After collaborating with him for several years, I am still amazed by the depth and quality of images he’s able to capture. Because he comes from the land and the culture he documents, he absorbs the environment and the atmosphere, mixes it with his own history and knowledge of the place, and then somehow filters everything into his images. The stories his photos tell are rich in detail and thick with feeling—the white-knuckle fear of driving through bad weather on snow-drifted roads, the learned patience of Icelandic surfers who can read volatile conditions for the right signals, the elated high of coming in after a good session, the carefree middle-of-the-night-hot-tub-with-friends-got-nowhere-to-be-tomorrow aftermath.“Honestly it’s almost a different sport here,” Elli says. “And there are still so many opportunities to explore and find waves and discover something. The solitude, the weather—the actual surfing is maybe 30 percent of it. The driving, camping, trying to find waves, dealing with snowstorms—those are as important for me as the actual act of riding waves. There’s no map. There’s no guidebook. The forecasting sites don’t work here. I believe we still have a deep connection to nature and a basic need for it. It’s good to have a little bit of struggle.”

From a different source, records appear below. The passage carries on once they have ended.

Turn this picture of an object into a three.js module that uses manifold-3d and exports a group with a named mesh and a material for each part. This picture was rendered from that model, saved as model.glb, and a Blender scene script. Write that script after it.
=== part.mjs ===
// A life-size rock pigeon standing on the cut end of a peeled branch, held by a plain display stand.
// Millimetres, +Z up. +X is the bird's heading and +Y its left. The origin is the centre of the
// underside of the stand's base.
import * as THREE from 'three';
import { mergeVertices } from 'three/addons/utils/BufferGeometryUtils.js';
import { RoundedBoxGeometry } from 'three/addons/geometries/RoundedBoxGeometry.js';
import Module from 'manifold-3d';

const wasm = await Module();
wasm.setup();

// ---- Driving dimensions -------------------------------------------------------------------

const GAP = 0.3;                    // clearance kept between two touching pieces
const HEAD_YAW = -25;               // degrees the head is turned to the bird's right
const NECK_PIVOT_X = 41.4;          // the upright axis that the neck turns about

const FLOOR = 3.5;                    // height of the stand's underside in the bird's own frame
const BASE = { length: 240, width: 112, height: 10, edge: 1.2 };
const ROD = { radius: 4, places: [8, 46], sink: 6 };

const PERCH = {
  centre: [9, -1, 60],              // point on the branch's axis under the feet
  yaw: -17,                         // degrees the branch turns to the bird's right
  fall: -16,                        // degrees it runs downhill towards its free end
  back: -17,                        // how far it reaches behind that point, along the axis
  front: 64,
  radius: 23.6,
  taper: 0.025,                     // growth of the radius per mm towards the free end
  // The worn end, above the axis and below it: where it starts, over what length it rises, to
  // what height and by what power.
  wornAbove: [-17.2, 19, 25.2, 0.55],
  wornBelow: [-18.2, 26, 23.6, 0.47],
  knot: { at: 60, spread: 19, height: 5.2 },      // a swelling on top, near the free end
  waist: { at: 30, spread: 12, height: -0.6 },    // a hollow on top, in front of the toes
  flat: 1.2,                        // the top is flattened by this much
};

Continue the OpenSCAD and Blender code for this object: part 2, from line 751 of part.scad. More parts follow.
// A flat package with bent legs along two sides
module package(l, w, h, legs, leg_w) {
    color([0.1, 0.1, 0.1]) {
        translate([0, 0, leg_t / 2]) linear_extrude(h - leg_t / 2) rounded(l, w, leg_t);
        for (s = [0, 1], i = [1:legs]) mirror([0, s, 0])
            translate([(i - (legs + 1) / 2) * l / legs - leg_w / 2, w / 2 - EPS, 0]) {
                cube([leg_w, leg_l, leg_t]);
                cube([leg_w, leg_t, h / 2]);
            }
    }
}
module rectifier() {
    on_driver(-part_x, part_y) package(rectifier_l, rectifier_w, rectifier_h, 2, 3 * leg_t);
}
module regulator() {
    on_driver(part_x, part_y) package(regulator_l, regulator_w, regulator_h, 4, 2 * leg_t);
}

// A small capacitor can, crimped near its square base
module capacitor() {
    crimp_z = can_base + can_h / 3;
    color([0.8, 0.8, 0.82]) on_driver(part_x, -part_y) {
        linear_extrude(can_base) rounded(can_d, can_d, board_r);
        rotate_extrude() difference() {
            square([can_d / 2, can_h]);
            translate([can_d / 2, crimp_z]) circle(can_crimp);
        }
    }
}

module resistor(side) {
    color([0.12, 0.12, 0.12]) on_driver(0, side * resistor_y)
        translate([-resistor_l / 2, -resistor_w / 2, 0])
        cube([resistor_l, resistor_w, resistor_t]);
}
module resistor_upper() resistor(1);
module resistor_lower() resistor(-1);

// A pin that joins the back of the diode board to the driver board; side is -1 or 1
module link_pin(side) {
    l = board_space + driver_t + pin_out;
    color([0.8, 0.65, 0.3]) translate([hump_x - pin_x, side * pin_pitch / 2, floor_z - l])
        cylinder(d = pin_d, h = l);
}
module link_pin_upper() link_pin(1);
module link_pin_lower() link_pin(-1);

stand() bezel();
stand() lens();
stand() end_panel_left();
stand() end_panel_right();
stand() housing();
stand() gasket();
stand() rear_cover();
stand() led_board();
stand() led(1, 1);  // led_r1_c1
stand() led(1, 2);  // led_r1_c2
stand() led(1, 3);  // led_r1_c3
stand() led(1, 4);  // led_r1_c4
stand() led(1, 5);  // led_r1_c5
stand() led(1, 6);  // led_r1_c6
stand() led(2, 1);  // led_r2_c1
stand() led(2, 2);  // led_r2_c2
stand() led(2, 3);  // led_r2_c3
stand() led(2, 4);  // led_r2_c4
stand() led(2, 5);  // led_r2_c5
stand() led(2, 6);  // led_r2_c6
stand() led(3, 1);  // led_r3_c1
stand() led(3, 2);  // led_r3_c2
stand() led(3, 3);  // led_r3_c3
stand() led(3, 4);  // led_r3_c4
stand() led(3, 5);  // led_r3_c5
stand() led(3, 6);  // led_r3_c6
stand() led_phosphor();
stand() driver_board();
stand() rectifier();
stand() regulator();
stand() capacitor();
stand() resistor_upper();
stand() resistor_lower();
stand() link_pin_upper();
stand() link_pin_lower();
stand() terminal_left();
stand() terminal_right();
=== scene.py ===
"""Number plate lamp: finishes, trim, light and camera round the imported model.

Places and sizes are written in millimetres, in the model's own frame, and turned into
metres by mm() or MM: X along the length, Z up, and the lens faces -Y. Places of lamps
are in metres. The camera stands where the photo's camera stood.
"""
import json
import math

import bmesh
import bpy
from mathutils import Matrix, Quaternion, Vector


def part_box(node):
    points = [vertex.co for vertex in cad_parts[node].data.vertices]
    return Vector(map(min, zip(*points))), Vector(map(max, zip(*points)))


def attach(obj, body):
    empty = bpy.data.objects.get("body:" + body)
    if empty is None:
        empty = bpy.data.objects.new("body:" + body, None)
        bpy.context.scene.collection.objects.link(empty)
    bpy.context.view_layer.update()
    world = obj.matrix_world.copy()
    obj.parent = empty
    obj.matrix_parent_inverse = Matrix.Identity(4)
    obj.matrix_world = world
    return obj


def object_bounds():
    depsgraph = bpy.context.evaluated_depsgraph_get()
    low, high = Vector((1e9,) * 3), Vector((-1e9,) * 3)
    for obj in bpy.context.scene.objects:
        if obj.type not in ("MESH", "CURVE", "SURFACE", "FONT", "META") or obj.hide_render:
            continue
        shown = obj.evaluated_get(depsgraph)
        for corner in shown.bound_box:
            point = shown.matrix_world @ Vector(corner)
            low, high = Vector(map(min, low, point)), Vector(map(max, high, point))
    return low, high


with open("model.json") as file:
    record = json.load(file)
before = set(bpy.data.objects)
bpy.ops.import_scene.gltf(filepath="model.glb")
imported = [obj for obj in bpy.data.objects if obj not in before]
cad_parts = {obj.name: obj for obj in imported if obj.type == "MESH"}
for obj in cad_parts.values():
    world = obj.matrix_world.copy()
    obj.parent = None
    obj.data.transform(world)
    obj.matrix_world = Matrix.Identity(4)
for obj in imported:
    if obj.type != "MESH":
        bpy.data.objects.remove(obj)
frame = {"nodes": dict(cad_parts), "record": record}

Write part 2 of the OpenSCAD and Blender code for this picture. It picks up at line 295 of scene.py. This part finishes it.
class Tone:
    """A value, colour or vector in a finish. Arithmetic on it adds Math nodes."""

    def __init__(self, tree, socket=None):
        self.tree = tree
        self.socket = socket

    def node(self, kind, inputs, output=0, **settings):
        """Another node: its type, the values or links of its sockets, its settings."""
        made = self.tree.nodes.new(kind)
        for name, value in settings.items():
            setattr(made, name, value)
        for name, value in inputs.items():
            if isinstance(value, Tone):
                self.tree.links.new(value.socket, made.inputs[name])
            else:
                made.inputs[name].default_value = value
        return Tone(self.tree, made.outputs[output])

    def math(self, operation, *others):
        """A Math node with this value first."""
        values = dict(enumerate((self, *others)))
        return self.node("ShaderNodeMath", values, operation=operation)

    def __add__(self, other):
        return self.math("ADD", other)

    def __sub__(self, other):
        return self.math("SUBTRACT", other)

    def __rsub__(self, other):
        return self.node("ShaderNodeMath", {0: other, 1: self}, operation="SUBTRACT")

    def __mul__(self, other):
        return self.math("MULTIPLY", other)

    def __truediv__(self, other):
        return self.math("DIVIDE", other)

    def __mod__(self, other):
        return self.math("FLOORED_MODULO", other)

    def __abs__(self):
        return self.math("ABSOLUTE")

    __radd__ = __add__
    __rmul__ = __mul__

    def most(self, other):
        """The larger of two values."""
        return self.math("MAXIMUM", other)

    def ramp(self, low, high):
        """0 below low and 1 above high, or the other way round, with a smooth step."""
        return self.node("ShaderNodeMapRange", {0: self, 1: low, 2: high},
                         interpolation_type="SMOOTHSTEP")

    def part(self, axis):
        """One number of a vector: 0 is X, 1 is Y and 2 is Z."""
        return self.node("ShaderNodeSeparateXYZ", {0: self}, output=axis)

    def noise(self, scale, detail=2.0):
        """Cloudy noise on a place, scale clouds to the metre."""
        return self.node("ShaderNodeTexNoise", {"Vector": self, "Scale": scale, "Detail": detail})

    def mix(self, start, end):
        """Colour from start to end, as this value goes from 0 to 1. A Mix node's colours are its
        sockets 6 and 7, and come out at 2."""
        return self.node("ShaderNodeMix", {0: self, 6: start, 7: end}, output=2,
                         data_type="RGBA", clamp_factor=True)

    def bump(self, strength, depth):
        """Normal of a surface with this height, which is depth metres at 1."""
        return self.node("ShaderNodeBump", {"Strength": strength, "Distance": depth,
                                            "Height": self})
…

As far into the wild as some of the spots are, some of the best are just like anywhere else—right off of the highway.
Some visiting surfers expect a lot. Most don’t expect much, and those are the ones who usually get it the best. Still, even I wasn’t expecting to ever find waves like this here. Every time we find a setup like this in Iceland, we wonder if it’s a spot that will only be like that once every four years. This one has a little bit of consistency.

[Feature image: This mountain has been shot quite a few times, but usually from the other slope. I know the farmer who owns the property on this side, and he lets me drive over his land. Getting to the waves takes miles of driving over the beach, which is always covered with about an inch of water. It’s tough to negotiate, but it gives the place this mirror effect.]